- [Short task]
Reproduce, word for word, only the lines from the one containing "fill_sheet()" through the one containing "record = json.load(file)", both included.

- [Data provided]
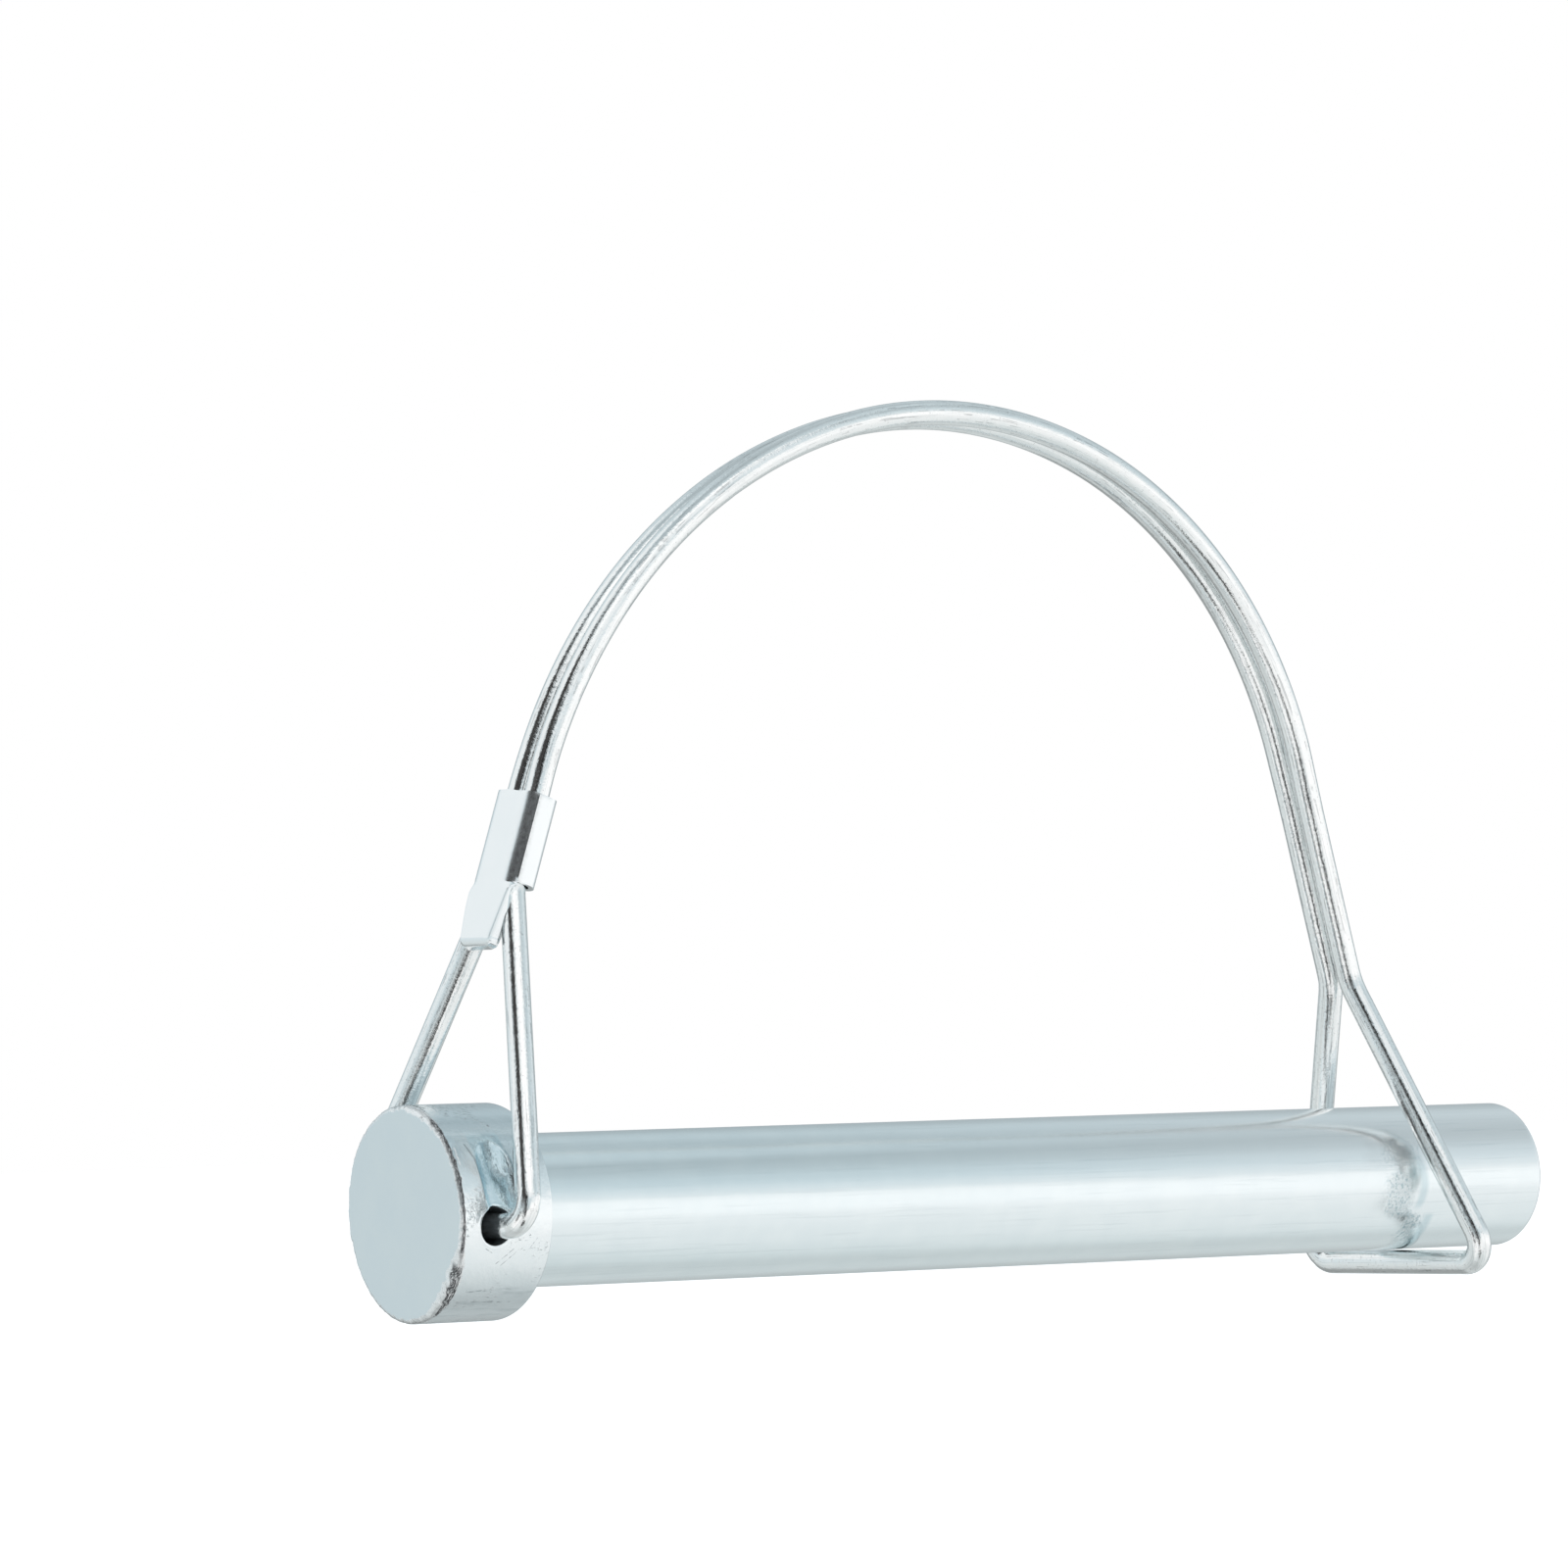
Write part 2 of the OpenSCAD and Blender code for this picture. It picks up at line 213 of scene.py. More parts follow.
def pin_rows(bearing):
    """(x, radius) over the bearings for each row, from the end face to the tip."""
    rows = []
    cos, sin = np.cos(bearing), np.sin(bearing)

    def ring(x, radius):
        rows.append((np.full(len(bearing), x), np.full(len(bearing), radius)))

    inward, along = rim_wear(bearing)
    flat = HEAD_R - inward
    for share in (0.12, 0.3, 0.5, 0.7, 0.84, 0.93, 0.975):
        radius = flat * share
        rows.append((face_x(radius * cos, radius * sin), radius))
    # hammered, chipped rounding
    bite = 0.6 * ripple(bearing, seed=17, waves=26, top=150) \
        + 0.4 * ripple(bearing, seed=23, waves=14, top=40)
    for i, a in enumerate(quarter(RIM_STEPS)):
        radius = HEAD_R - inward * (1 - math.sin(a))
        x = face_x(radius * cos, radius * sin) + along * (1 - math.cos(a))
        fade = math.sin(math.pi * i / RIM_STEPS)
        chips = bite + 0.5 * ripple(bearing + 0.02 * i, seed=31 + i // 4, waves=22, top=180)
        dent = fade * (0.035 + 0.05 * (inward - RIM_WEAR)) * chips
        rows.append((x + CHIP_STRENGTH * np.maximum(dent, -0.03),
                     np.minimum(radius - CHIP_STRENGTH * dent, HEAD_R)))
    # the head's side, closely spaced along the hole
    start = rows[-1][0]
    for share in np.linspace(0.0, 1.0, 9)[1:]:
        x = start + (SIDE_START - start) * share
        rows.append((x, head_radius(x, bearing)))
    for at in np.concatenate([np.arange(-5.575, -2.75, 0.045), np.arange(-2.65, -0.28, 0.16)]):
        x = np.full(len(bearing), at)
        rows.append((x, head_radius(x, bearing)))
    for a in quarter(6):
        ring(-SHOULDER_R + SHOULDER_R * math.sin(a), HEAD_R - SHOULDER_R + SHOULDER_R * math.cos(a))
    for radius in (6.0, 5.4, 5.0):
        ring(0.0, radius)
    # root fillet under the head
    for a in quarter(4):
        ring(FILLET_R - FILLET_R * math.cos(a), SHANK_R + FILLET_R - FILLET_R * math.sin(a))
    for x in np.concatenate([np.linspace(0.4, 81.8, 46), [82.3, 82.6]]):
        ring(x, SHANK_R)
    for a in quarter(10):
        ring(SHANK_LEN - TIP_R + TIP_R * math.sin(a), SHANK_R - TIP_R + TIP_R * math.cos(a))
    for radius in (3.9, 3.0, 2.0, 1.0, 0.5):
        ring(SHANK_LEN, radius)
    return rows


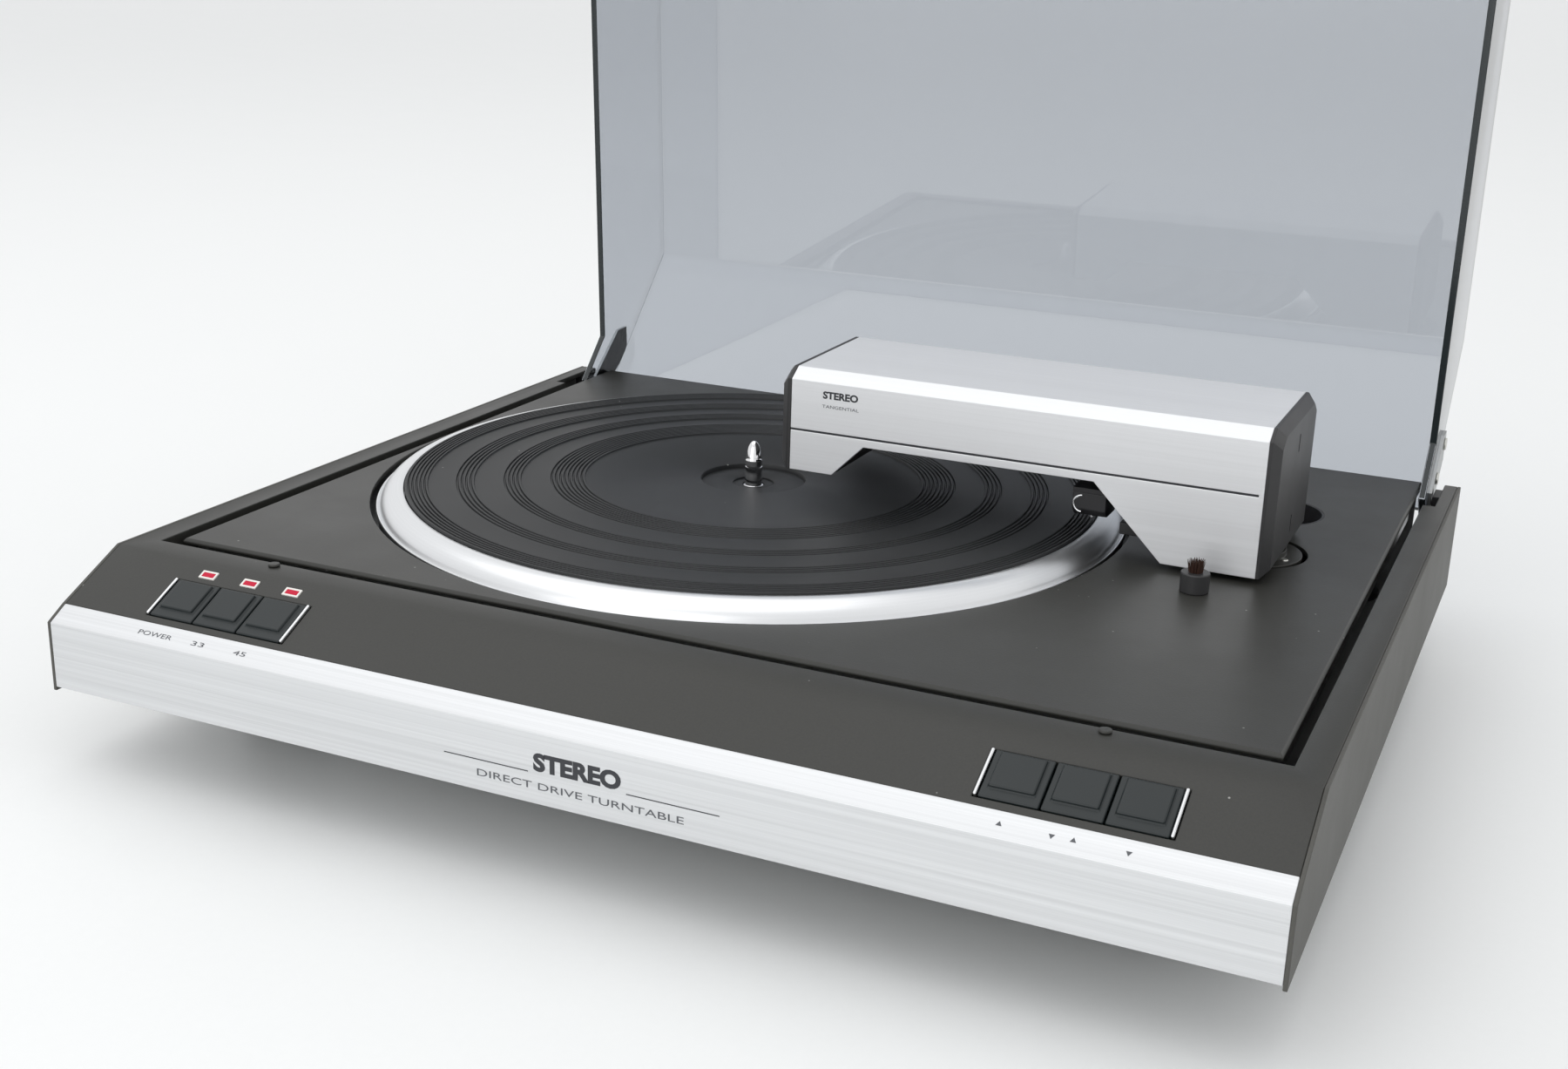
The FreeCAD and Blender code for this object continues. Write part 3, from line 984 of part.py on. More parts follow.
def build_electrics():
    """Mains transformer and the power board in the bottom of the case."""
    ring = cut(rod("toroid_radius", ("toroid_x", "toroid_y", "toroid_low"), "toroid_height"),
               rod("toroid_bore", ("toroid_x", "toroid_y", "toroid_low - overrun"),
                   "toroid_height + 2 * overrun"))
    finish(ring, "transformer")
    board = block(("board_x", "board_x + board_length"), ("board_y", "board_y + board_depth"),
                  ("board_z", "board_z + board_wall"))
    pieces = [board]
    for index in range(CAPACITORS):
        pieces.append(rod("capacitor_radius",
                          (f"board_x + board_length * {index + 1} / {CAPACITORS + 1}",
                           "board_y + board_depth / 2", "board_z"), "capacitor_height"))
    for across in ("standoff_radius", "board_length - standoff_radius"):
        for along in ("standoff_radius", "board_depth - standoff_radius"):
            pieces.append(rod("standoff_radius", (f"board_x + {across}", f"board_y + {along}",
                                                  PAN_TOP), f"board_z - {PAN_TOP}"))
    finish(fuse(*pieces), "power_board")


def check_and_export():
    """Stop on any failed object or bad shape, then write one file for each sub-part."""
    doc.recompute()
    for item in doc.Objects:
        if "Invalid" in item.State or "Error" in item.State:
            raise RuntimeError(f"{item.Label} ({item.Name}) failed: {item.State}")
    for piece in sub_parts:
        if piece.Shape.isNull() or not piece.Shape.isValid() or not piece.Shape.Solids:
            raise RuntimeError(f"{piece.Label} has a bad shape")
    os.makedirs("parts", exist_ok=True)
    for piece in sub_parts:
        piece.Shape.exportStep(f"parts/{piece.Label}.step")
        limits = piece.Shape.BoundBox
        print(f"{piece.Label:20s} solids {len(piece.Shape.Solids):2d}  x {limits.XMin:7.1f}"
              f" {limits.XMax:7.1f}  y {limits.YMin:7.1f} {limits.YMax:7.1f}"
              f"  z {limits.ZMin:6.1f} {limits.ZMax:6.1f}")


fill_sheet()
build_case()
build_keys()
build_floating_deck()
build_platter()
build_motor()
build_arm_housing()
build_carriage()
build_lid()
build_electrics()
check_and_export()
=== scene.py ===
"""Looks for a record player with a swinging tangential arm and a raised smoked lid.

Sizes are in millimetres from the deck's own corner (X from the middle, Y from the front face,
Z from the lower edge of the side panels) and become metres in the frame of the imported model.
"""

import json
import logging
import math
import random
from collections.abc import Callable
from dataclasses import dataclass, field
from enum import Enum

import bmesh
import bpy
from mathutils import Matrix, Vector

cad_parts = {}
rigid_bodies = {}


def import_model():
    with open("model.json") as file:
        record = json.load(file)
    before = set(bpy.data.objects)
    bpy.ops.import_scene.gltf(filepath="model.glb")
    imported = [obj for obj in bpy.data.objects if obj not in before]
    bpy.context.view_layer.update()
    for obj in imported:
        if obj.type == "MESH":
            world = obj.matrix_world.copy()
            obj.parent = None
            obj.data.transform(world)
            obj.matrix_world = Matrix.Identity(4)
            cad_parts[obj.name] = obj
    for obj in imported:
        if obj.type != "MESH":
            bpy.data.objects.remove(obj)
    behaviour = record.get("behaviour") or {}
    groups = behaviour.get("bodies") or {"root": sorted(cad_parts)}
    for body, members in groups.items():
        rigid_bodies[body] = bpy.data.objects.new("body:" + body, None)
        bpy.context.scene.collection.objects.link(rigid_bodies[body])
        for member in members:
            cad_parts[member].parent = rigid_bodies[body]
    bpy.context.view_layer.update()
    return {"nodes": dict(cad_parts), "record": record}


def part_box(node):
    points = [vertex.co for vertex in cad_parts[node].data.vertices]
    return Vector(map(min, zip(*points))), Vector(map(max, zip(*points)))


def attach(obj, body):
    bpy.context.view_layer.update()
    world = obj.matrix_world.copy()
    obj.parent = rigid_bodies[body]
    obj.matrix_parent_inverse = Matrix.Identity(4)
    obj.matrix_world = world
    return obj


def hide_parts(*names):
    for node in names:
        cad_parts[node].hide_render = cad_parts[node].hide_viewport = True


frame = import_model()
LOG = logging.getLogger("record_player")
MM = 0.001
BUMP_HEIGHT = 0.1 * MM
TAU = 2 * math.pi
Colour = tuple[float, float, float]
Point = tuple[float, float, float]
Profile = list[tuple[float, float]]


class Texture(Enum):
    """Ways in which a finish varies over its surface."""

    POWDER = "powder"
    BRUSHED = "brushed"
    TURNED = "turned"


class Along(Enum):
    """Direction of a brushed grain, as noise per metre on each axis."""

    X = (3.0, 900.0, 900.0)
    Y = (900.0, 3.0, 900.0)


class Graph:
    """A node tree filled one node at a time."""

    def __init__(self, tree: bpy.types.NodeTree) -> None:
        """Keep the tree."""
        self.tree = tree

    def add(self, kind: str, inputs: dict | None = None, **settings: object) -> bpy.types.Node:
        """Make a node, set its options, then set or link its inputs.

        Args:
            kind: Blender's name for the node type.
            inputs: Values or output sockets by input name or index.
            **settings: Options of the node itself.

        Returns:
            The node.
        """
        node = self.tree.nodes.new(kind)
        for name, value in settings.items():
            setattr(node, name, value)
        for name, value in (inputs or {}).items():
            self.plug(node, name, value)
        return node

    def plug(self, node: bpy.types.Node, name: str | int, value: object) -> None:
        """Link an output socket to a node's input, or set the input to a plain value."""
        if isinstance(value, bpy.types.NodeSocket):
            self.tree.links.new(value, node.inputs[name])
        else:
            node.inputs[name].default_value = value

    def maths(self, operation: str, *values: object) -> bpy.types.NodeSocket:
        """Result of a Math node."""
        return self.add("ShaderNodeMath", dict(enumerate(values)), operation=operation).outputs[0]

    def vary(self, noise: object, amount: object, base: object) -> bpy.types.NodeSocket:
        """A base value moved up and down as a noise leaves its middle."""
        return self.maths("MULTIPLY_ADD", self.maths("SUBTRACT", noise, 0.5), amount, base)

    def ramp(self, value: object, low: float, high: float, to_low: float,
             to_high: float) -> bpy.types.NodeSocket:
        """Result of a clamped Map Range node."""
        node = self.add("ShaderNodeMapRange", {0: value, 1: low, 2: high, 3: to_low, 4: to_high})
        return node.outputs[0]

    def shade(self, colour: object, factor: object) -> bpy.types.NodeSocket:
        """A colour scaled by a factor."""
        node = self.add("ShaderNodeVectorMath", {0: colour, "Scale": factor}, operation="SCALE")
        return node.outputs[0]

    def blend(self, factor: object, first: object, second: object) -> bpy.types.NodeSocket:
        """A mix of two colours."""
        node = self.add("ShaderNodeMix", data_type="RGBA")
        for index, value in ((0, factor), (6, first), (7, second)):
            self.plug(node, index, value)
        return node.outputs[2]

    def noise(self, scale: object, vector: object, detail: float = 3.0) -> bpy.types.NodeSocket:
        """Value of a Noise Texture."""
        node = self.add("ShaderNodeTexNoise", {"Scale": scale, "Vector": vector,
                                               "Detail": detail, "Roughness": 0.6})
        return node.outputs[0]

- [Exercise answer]
fill_sheet()
build_case()
build_keys()
build_floating_deck()
build_platter()
build_motor()
build_arm_housing()
build_carriage()
build_lid()
build_electrics()
check_and_export()
=== scene.py ===
"""Looks for a record player with a swinging tangential arm and a raised smoked lid.

Sizes are in millimetres from the deck's own corner (X from the middle, Y from the front face,
Z from the lower edge of the side panels) and become metres in the frame of the imported model.
"""

import json
import logging
import math
import random
from collections.abc import Callable
from dataclasses import dataclass, field
from enum import Enum

import bmesh
import bpy
from mathutils import Matrix, Vector

cad_parts = {}
rigid_bodies = {}


def import_model():
    with open("model.json") as file:
        record = json.load(file)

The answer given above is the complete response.